**Problem to work on:**
Quote the entries that follow exactly, leaving none out.

**Supplied information:**
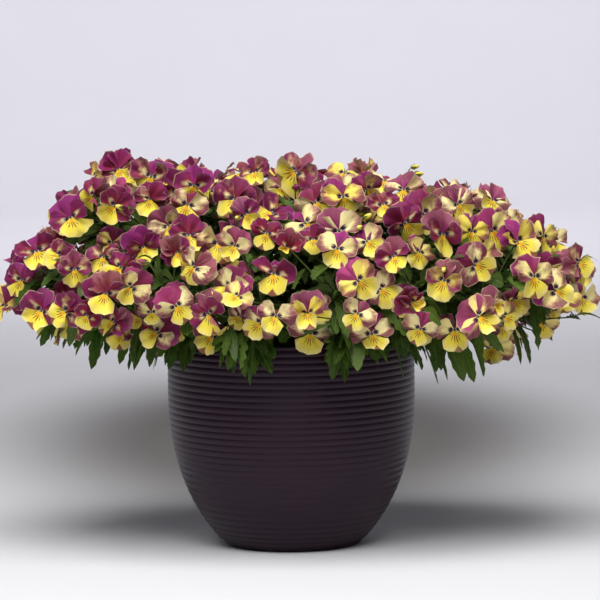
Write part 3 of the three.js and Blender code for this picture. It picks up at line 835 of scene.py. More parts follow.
def side_finish(look):
    """The side petals: cream to raspberry, flushed towards the lip, with a dark eye and a short beard."""
    finish = PetalFinish("side_petal")
    across = finish.across
    along = finish.along
    cream = finish.mix(finish.smooth(finish.age, 0.45, 1.0) * 0.8, look.cream, look.yellow)
    flush = finish.smooth(along + across * 0.45 + (finish.mottle - 0.5) * 0.8 + finish.tone * 0.3, 0.62, 1.12)
    cream = finish.mix(flush * 0.8, cream, look.blush)
    band = finish.smooth(along + across * 0.8 + (finish.veins - 0.5) * 0.9, 0.85, 1.15)
    cream = finish.mix(band * (0.5 + 0.5 * finish.tone), cream, look.wine)
    cream = finish.mix(flush * finish.smooth(finish.veins, 0.45, 0.7) * 0.7, cream, look.magenta)
    streak = 1 - finish.smooth(along + abs(across - 0.1) * 0.6 + (finish.mottle - 0.5) * 0.7, 0.25, 0.74)
    berry = finish.mix(streak * 0.9, berry_of(finish, look), look.cream)
    colour = finish.mix(finish.smooth(finish.tone + (finish.mottle - 0.5) * 0.3, 0.38, 0.66), cream, berry)
    colour = finish.mix(eye_of(finish), pale_rim(finish, colour, look), look.eye)
    hairs = finish.smooth(finish.grain(finish.joined(across * 14, 0.0, finish.age * 9), 2.0, 1.0), 0.4, 0.6)
    beard = (1 - finish.smooth(along, 0.03, 0.075)) * finish.smooth(across, -0.5, 0.2) * (0.4 + 0.6 * hairs)
    return finish.velvet(finish.mix(beard, colour, (0.8, 0.78, 0.66)))


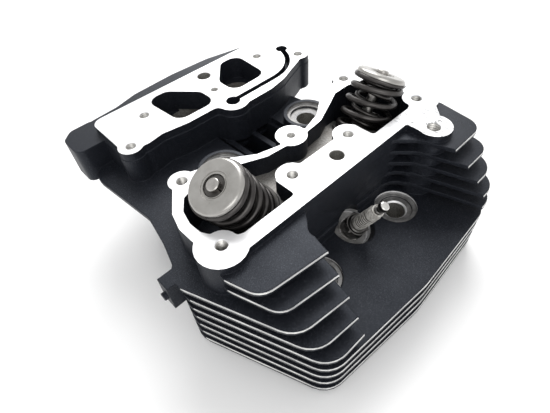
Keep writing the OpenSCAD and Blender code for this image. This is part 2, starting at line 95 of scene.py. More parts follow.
class Mat:
    """A material with a Principled shader, and short calls to add nodes to it."""

    def __init__(self, name, **values):
        self.m = bpy.data.materials.new(name)
        self.m.use_nodes = True
        self.nt = self.m.node_tree
        self.bsdf = self.nt.nodes["Principled BSDF"]
        for k, v in values.items():
            self.bsdf.inputs[k.replace("_", " ").title().replace("Ior", "IOR")].default_value = v

    def node(self, kind, **props):
        n = self.nt.nodes.new(kind)
        for k, v in props.items():
            setattr(n, k, v)
        return n

    def link(self, a, b):
        self.nt.links.new(a, b)
        return b

    def coords(self, scale=(1, 1, 1)):
        tc = self.node("ShaderNodeTexCoord")
        mp = self.node("ShaderNodeMapping")
        mp.inputs["Scale"].default_value = scale
        self.link(tc.outputs["Object"], mp.inputs["Vector"])
        return mp.outputs["Vector"]

    def noise(self, scale, detail=3, rough=0.5, vec=None, distortion=0.0):
        n = self.node("ShaderNodeTexNoise")
        n.inputs["Scale"].default_value = scale
        n.inputs["Detail"].default_value = detail
        n.inputs["Roughness"].default_value = rough
        n.inputs["Distortion"].default_value = distortion
        self.link(vec if vec is not None else self.coords(), n.inputs["Vector"])
        return n.outputs["Fac"]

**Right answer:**
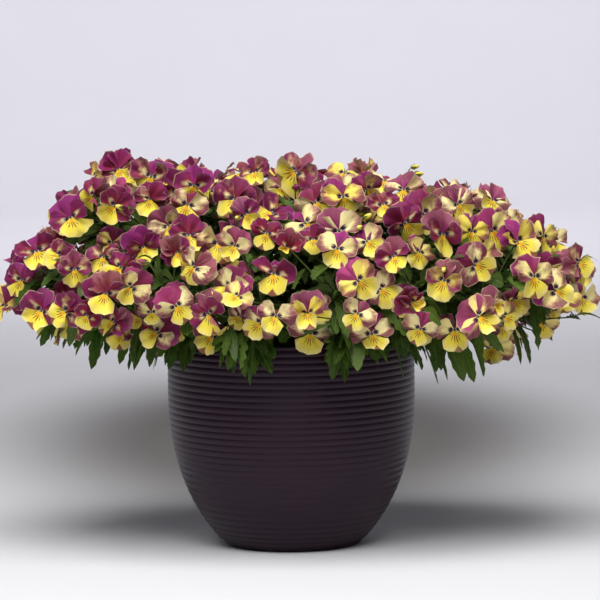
Write part 3 of the three.js and Blender code for this picture. It picks up at line 835 of scene.py. More parts follow.
def side_finish(look):
    """The side petals: cream to raspberry, flushed towards the lip, with a dark eye and a short beard."""
    finish = PetalFinish("side_petal")
    across = finish.across
    along = finish.along
    cream = finish.mix(finish.smooth(finish.age, 0.45, 1.0) * 0.8, look.cream, look.yellow)
    flush = finish.smooth(along + across * 0.45 + (finish.mottle - 0.5) * 0.8 + finish.tone * 0.3, 0.62, 1.12)
    cream = finish.mix(flush * 0.8, cream, look.blush)
    band = finish.smooth(along + across * 0.8 + (finish.veins - 0.5) * 0.9, 0.85, 1.15)
    cream = finish.mix(band * (0.5 + 0.5 * finish.tone), cream, look.wine)
    cream = finish.mix(flush * finish.smooth(finish.veins, 0.45, 0.7) * 0.7, cream, look.magenta)
    streak = 1 - finish.smooth(along + abs(across - 0.1) * 0.6 + (finish.mottle - 0.5) * 0.7, 0.25, 0.74)
    berry = finish.mix(streak * 0.9, berry_of(finish, look), look.cream)
    colour = finish.mix(finish.smooth(finish.tone + (finish.mottle - 0.5) * 0.3, 0.38, 0.66), cream, berry)
    colour = finish.mix(eye_of(finish), pale_rim(finish, colour, look), look.eye)
    hairs = finish.smooth(finish.grain(finish.joined(across * 14, 0.0, finish.age * 9), 2.0, 1.0), 0.4, 0.6)
    beard = (1 - finish.smooth(along, 0.03, 0.075)) * finish.smooth(across, -0.5, 0.2) * (0.4 + 0.6 * hairs)
    return finish.velvet(finish.mix(beard, colour, (0.8, 0.78, 0.66)))


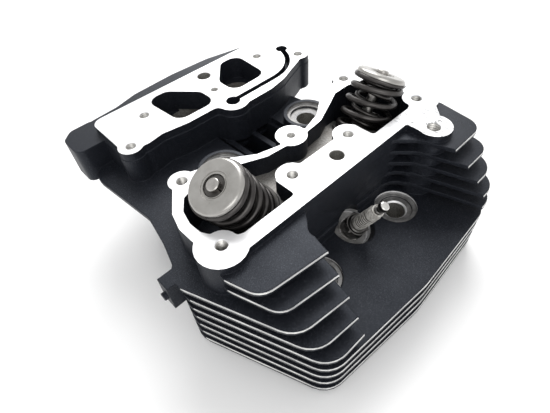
Keep writing the OpenSCAD and Blender code for this image. This is part 2, starting at line 95 of scene.py. More parts follow.
class Mat:
    """A material with a Principled shader, and short calls to add nodes to it."""

    def __init__(self, name, **values):
        self.m = bpy.data.materials.new(name)
        self.m.use_nodes = True
        self.nt = self.m.node_tree
        self.bsdf = self.nt.nodes["Principled BSDF"]
        for k, v in values.items():
            self.bsdf.inputs[k.replace("_", " ").title().replace("Ior", "IOR")].default_value = v

    def node(self, kind, **props):
        n = self.nt.nodes.new(kind)
        for k, v in props.items():
            setattr(n, k, v)
        return n

    def link(self, a, b):
        self.nt.links.new(a, b)
        return b

    def coords(self, scale=(1, 1, 1)):
        tc = self.node("ShaderNodeTexCoord")
        mp = self.node("ShaderNodeMapping")
        mp.inputs["Scale"].default_value = scale
        self.link(tc.outputs["Object"], mp.inputs["Vector"])
        return mp.outputs["Vector"]

    def noise(self, scale, detail=3, rough=0.5, vec=None, distortion=0.0):
        n = self.node("ShaderNodeTexNoise")
        n.inputs["Scale"].default_value = scale
        n.inputs["Detail"].default_value = detail
        n.inputs["Roughness"].default_value = rough
        n.inputs["Distortion"].default_value = distortion
        self.link(vec if vec is not None else self.coords(), n.inputs["Vector"])
        return n.outputs["Fac"]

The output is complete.